In the case of “The Broadway Melody,” no archive has been able to find a missing Technicolor musical number. The musical sequence is still in the film, but only in black and white. “I don’t know of any original print in two-strip Technicolor,” says Pogorzelski. “There are rumors that pop up every once in a while.”

Actually, Pogorzelski encountered more problems in the prints of the best-picture winners of the ‘70s and ‘80s than in older films. Though the studios have preserved the original negatives, several of the prints from the academy’s archive have faded.

“In terms of our own collection, we are going back and probably having to make new prints of a lot of movies,” he says. “The print stock is especially susceptible to color fading. Our print of ‘Annie Hall’ is completely pink.” Other films that suffered from color fading include 1971’s “The French Connection,” 1976’s “Rocky” and 1980’s “Ordinary People.”

There will be some real gems for film buffs in this series. Pogorzelski boasts that the academy will be showing a “gorgeous print” from the original camera negative of the 1957 winner “The Bridge on the River Kwai.”
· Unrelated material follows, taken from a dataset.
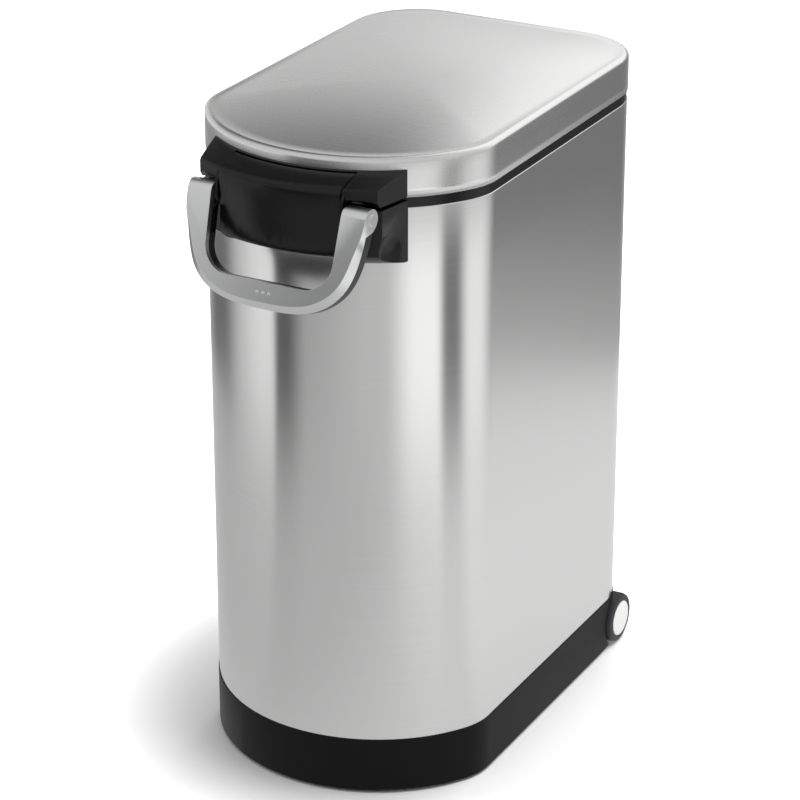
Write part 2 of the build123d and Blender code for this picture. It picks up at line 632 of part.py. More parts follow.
# ---- latch hook behind the plate, and the spring strike that it catches under ----
HOOK_HALF = 11.0
LIP_Z = 577.0
hook_profile = side_section([
    (FRONT_Y - 36, 564), (FRONT_Y - 18, 564), (FRONT_Y - 13.2, 569), (FRONT_Y - 13.2, 573),
    (FRONT_Y - 17.5, LIP_Z - 0.6), (FRONT_Y - 20, LIP_Z - 0.6), (FRONT_Y - 24, 588), (FRONT_Y - 36, 588),
])
plate_shadow = bow_section(plate_inner[1:7] + [(FRONT_RADIUS + 60, 619.6), (FRONT_RADIUS + 60, 560.6)])
with BuildPart() as latch_hook:
    add(strip(hook_profile, HOOK_HALF))
    add(plate_shadow)
    revolve(axis=BOW_AXIS, mode=Mode.SUBTRACT)
save(latch_hook.part, "latch_hook")

STRIKE_HALF = 14.0
STRIKE_HEAD_RADIUS = 2.8
STRIKE_HEAD_THICK = 1.4
strike_profile = side_section([
    (STRIKE_PAD_Y, 595.5), (STRIKE_PAD_Y, 581), (STRIKE_PAD_Y - 5.6, LIP_Z),
    (STRIKE_PAD_Y - 6.2, LIP_Z + 0.8),
    (STRIKE_PAD_Y - 1, 581.6), (STRIKE_PAD_Y - 1, 595.5),
])
with BuildPart() as strike_spring:
    add(strip(strike_profile, STRIKE_HALF))
    with Locations(*strike_holes):
        Cylinder(STRIKE_SCREW_RADIUS, 14, mode=Mode.SUBTRACT)
save(strike_spring.part, "strike_spring")

with BuildPart() as strike_screws:
    with BuildSketch(Plane.XZ.offset(-STRIKE_PAD_Y + 1)):
        with Locations((-STRIKE_SCREW_X, STRIKE_SCREW_Z), (STRIKE_SCREW_X, STRIKE_SCREW_Z)):
            Circle(STRIKE_HEAD_RADIUS)
    extrude(amount=STRIKE_HEAD_THICK)
    with BuildSketch(Plane.XZ.offset(-STRIKE_PAD_Y + 1)):
        with Locations((-STRIKE_SCREW_X, STRIKE_SCREW_Z), (STRIKE_SCREW_X, STRIKE_SCREW_Z)):
            Circle(STRIKE_SCREW_RADIUS)
    extrude(amount=-7)
save(strike_screws.part, "strike_screws")

# ---- leaf spring that keeps the latch plate shut ----
leaf_profile = side_section([
    (FRONT_Y - 17.4, 617.5), (FRONT_Y - 17.4, 608), (FRONT_Y - 29.2, 601), (FRONT_Y - 29.6, 601.6),
    (FRONT_Y - 18.2, 608.6), (FRONT_Y - 18.2, 617.5),
])
latch_spring = strip(leaf_profile, 5.0)
save(latch_spring, "latch_spring")

# ---- handle: a flat steel U, bevelled outside, with a plastic grip behind it ----
TILT = math.radians(HANDLE_TILT)
UP_FACE = (0, math.sin(TILT), math.cos(TILT))
OUT_FACE = (0, -math.cos(TILT), math.sin(TILT))
face_plane = Plane(origin=HANDLE_REF, x_dir=(1, 0, 0), z_dir=OUT_FACE)
side_plane = Plane(origin=HANDLE_REF, x_dir=UP_FACE, z_dir=(-1, 0, 0))
face_edge = [(89.9, 95), (89.9, 79.7), (83.2, 47.2), (71, 15.7), (48.5, -2.1), (0, -8.4)]
back_edge = [(90.4, 95), (90.4, 79.7), (88.2, 47.2), (76.3, 12.0), (51, -8.6), (0, -15.0)]
GAP_TOP_HALF = 66.8
GAP_FOOT_HALF = 63.7
GAP_CORNER = 27.0
GAP_FOOT = 9.4


def u_outline(edge):
    """The handle's outer outline: edge gives its right half, from the top to the middle of the bar."""
    left = [(-x, height) for x, height in reversed(edge[:-1])]
    points = edge + left
    with BuildSketch() as outline:
        with BuildLine():
            Spline(*points[1:-1], tangents=((0, -1), (0, 1)))
            Line(points[0], points[1])
            Line(points[-2], points[-1])
            Line(points[-1], points[0])
        make_face()
    return outline.sketch


def profile_solid(points):
    """A bar along X with the given side profile, as (up the face, back from the face)."""
    with BuildPart() as bar:
        with BuildSketch(side_plane):
            with BuildLine():
                Polyline(*points, close=True)
            make_face()
        extrude(amount=100, both=True)
    return bar.part


front_outline = u_outline(face_edge)
back_outline = u_outline(back_edge)
with BuildSketch() as hand_gap:
    with BuildLine():
        Polyline((GAP_TOP_HALF, 110), (GAP_FOOT_HALF, GAP_FOOT), (-GAP_FOOT_HALF, GAP_FOOT),
                 (-GAP_TOP_HALF, 110), close=True)
    make_face()
    fillet(hand_gap.vertices().group_by(Axis.Y)[0], GAP_CORNER)
gap_face = hand_gap.sketch

shell_side = profile_solid([
    (-30, 0), (80.0, 0), (84.0, 1.2), (87.4, 4.4), (89.4, 9.4), (89.2, 14.5), (87.0, 19.0),
    (83.5, 22.2), (79.2, 23.2), (74.5, 22.0), (69.5, 18.2), (68.4, 17.0), (64.0, SHELL_DEPTH),
    (-30, SHELL_DEPTH),
])
grip_side = profile_solid([(-30, SHELL_DEPTH), (64.0, SHELL_DEPTH), (68.4, GRIP_BACK), (-30, GRIP_BACK)])

with BuildPart() as handle_shell:
    with BuildSketch(face_plane):
        add(front_outline)
    with BuildSketch(face_plane.offset(-SHELL_DEPTH)):
        add(back_outline)
    loft(ruled=True)
    with BuildSketch(face_plane.offset(-SHELL_DEPTH)):
        add(back_outline)
    extrude(amount=-20)
    with BuildSketch(face_plane.offset(5)):
        add(gap_face)
    extrude(amount=-40, mode=Mode.SUBTRACT)
    add(shell_side, mode=Mode.INTERSECT)
    with Locations(PIVOT_LINE):
        Cylinder(HANDLE_PIN_RADIUS, 2 * CHEEK_HALF_BACK, mode=Mode.SUBTRACT)
save(handle_shell.part, "handle_shell")

with BuildPart() as handle_grip:
    with BuildSketch(face_plane.offset(-SHELL_DEPTH)):
        add(back_outline)
    extrude(amount=-20)
    with BuildSketch(face_plane.offset(5)):
        add(gap_face)
    extrude(amount=-40, mode=Mode.SUBTRACT)
    add(grip_side, mode=Mode.INTERSECT)
save(handle_grip.part, "handle_grip")

PIN_HEAD_RADIUS = 5.2
PIN_HEAD_X = 90.4
PIN_HEAD_THICK = 1.6
for side, word in ((-1, "left"), (1, "right")):
    with BuildPart() as handle_pin:
        with BuildSketch(Plane.YZ.offset(side * EAR_INNER)):
            with Locations((PIVOT_Y, PIVOT_Z)):
                Circle(HANDLE_PIN_RADIUS)
        extrude(amount=side * (PIN_HEAD_X - EAR_INNER))
        with BuildSketch(Plane.YZ.offset(side * PIN_HEAD_X)):
            with Locations((PIVOT_Y, PIVOT_Z)):
                Circle(PIN_HEAD_RADIUS)
        extrude(amount=side * PIN_HEAD_THICK)
    save(handle_pin.part, f"handle_pin_{word}")
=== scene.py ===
# %% [markdown]
# A tall steel food bin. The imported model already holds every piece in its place, so this file
# gives each one its finish and the smoothness that a quick solid lacks. The can and the lid are
# drawn again as smooth lofts, and the moulded and cast pieces get softened edges.

# %% Load the frame
import json
import math

import bmesh
import bpy
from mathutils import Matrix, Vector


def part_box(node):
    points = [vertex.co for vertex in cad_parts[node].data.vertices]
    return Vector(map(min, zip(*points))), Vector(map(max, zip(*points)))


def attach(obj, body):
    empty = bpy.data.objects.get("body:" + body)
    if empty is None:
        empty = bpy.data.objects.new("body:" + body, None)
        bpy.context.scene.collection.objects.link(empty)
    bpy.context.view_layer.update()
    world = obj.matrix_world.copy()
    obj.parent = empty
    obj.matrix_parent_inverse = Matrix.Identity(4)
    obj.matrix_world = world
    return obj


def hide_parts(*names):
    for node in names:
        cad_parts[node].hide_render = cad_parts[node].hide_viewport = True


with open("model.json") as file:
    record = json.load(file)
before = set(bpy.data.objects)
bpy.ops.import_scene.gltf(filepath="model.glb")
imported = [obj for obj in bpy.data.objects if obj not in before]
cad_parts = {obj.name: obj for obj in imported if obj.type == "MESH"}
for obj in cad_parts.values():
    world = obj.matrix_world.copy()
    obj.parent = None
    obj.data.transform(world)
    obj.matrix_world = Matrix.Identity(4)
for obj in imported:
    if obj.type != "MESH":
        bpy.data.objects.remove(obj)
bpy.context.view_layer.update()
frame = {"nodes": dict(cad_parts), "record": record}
record = frame["record"]
body_of_node = {node: body for body, nodes in record["behaviour"]["bodies"].items() for node in nodes}
slot_of_node = {row["node"]: row["material_slot"] for row in record["subparts"]}

# %% [markdown]
# Lengths are easier to read in millimetres, and Blender works in metres, so one factor joins them.
# The bin's outline is worked out from the nodes' own boxes: the can gives width and depth.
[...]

“The other great thing about this series is that we have a lot of original dye-transfer Technicolor prints,” says Pogorzelski. “Dye transfer is a printing process where the color doesn’t fade--instead of being created photochemically on a single strip ... the color dyes are literally stamped into the film strip. We have dye-transfer prints of [the first two] “Godfather” films that are absolutely gorgeous.”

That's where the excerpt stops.